**Input for this task**
━━━━━━━━
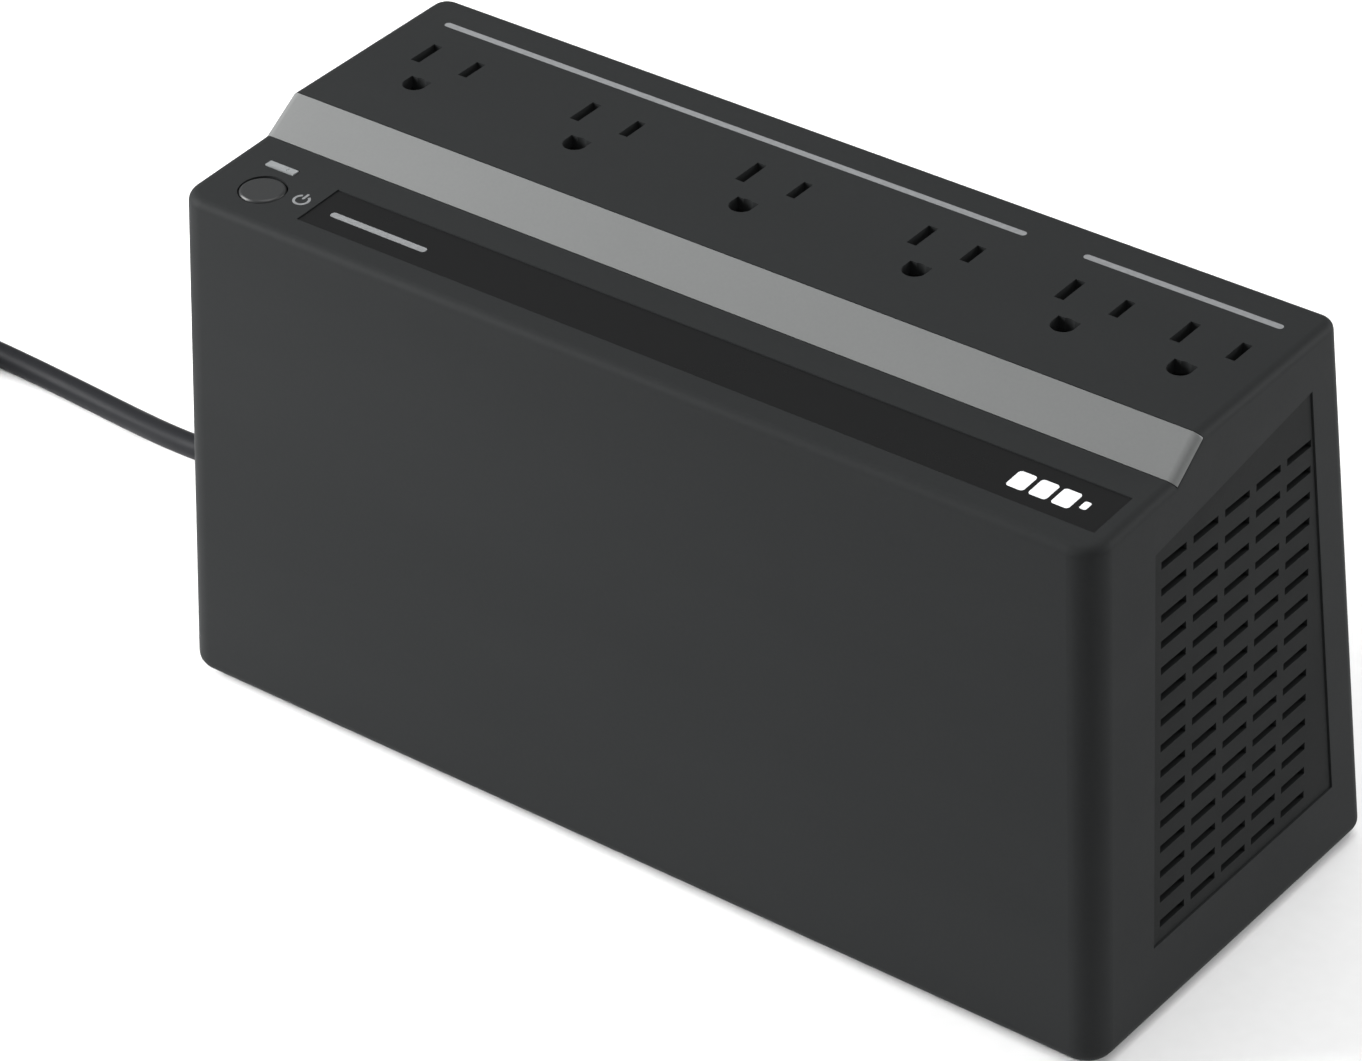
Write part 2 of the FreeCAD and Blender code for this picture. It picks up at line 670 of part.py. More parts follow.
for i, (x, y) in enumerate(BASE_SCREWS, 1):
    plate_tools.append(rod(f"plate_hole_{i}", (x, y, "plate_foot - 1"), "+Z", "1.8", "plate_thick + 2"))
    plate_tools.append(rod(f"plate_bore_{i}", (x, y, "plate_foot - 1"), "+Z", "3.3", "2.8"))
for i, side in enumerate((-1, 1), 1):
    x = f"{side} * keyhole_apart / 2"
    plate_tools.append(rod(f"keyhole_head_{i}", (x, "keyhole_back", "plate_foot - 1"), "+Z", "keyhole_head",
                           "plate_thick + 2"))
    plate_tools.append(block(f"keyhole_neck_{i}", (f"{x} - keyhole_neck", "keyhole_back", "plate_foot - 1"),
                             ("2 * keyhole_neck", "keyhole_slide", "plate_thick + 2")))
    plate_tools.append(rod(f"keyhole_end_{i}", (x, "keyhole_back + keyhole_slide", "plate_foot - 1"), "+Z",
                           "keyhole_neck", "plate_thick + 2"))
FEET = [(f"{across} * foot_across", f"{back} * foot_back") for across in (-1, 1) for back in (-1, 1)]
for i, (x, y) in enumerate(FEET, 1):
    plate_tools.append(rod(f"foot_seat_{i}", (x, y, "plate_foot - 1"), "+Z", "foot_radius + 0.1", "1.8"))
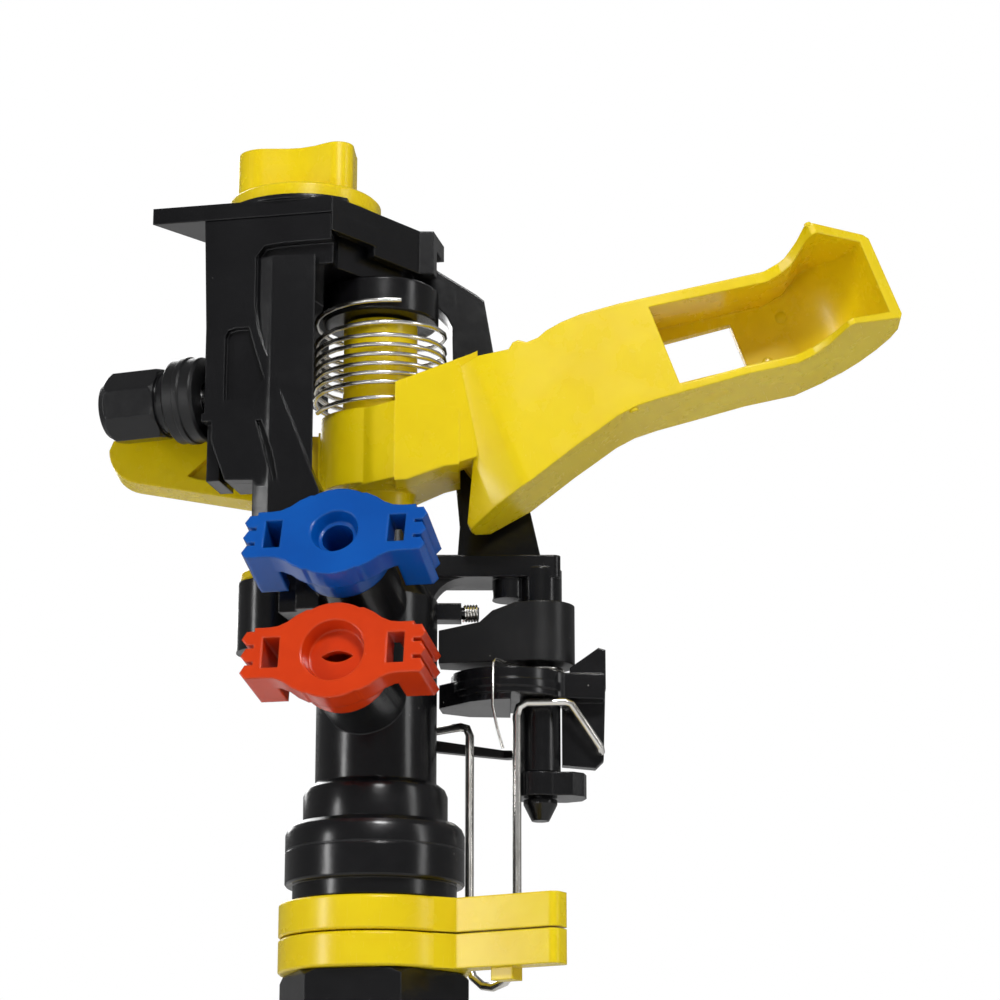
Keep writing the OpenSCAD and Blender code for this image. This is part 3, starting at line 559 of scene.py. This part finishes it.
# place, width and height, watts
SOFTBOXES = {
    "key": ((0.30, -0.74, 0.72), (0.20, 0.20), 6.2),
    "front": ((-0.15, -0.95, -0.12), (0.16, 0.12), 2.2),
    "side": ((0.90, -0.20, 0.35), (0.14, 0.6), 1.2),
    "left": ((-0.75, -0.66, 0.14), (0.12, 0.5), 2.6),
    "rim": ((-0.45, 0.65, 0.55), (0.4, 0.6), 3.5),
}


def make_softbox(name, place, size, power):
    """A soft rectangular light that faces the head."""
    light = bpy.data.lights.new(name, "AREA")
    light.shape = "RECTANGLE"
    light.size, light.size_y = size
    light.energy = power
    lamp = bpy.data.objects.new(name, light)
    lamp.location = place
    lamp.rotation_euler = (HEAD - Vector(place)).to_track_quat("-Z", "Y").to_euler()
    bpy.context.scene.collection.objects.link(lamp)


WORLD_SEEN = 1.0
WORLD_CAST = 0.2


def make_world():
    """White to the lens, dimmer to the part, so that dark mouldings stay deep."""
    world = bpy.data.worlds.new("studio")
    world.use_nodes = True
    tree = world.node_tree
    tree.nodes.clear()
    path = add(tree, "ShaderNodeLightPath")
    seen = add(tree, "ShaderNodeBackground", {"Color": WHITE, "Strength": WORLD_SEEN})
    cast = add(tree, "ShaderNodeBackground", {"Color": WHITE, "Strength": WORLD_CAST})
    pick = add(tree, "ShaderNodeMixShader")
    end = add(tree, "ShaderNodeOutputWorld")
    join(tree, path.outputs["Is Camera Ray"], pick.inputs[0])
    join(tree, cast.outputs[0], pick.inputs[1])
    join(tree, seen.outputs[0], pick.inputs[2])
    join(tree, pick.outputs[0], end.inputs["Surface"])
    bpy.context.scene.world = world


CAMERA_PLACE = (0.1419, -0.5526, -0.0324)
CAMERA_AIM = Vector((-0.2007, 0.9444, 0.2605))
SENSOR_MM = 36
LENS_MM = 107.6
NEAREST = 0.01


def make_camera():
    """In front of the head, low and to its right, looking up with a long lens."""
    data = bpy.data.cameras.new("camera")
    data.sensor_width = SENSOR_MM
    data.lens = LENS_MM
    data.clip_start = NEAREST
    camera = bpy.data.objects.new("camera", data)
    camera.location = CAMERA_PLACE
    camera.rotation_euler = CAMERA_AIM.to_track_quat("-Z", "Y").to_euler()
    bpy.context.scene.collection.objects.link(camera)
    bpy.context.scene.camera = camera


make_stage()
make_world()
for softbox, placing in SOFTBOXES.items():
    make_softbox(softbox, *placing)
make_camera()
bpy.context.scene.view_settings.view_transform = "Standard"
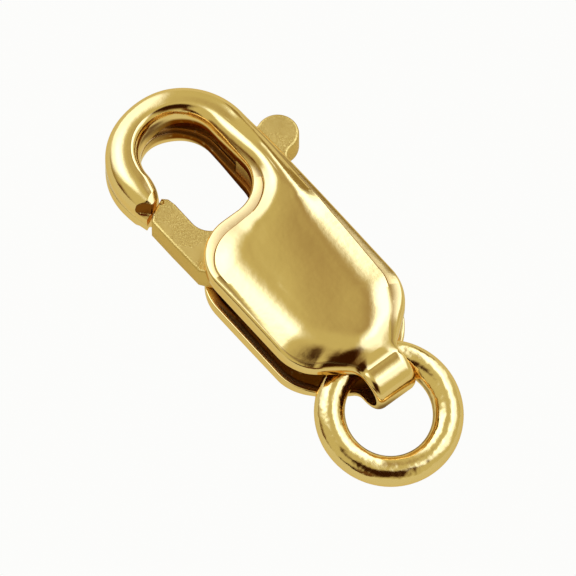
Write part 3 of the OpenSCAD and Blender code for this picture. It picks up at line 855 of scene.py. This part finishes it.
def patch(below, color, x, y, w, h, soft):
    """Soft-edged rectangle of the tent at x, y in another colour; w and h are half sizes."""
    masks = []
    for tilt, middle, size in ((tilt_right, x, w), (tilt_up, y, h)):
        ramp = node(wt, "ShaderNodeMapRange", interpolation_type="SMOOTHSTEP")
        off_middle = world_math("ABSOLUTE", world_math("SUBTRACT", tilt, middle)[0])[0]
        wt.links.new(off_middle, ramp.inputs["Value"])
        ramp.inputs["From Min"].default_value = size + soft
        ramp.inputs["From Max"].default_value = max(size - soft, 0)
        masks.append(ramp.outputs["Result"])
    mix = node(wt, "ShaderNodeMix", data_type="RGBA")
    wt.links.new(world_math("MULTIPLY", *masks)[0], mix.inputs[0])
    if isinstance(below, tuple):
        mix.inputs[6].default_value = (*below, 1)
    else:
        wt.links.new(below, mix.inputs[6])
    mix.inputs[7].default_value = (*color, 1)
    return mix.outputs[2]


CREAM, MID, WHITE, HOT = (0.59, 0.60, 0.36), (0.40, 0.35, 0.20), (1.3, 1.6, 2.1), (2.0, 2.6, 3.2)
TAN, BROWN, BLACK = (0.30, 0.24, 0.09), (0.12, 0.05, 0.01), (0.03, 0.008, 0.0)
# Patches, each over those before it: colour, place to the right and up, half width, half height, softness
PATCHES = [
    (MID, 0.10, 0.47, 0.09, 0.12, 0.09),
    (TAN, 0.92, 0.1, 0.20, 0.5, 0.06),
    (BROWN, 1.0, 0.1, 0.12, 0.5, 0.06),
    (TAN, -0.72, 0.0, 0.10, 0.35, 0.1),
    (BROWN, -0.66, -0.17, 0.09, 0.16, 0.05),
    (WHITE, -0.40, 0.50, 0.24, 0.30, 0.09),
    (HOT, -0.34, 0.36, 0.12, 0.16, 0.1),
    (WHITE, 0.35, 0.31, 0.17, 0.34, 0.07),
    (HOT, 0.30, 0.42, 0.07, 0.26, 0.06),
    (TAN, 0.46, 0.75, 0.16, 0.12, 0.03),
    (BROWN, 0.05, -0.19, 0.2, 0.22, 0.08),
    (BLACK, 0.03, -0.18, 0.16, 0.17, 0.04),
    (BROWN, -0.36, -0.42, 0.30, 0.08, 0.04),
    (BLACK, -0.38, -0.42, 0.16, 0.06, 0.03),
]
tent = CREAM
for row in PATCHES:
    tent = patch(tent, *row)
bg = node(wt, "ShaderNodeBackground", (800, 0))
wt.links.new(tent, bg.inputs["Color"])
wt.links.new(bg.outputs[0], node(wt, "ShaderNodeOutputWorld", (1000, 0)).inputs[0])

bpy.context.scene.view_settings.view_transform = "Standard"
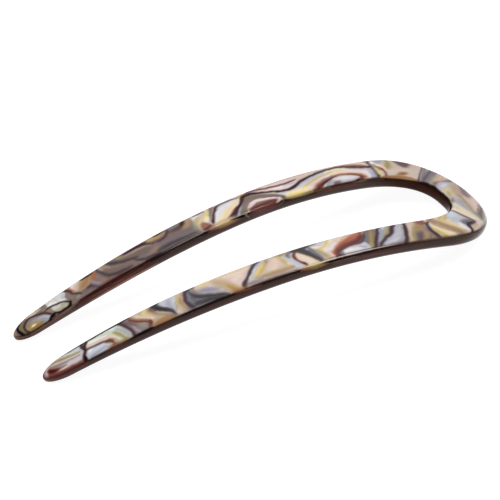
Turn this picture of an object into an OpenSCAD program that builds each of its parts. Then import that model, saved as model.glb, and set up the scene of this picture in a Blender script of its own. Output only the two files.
━━━━━━━━
From the line containing "Write part 3" down to the line containing "return mix.outputs[2]" in the material above, reproduce every line exactly, including the two end lines.

**Answer to this task**
Write part 3 of the OpenSCAD and Blender code for this picture. It picks up at line 855 of scene.py. This part finishes it.
def patch(below, color, x, y, w, h, soft):
    """Soft-edged rectangle of the tent at x, y in another colour; w and h are half sizes."""
    masks = []
    for tilt, middle, size in ((tilt_right, x, w), (tilt_up, y, h)):
        ramp = node(wt, "ShaderNodeMapRange", interpolation_type="SMOOTHSTEP")
        off_middle = world_math("ABSOLUTE", world_math("SUBTRACT", tilt, middle)[0])[0]
        wt.links.new(off_middle, ramp.inputs["Value"])
        ramp.inputs["From Min"].default_value = size + soft
        ramp.inputs["From Max"].default_value = max(size - soft, 0)
        masks.append(ramp.outputs["Result"])
    mix = node(wt, "ShaderNodeMix", data_type="RGBA")
    wt.links.new(world_math("MULTIPLY", *masks)[0], mix.inputs[0])
    if isinstance(below, tuple):
        mix.inputs[6].default_value = (*below, 1)
    else:
        wt.links.new(below, mix.inputs[6])
    mix.inputs[7].default_value = (*color, 1)
    return mix.outputs[2]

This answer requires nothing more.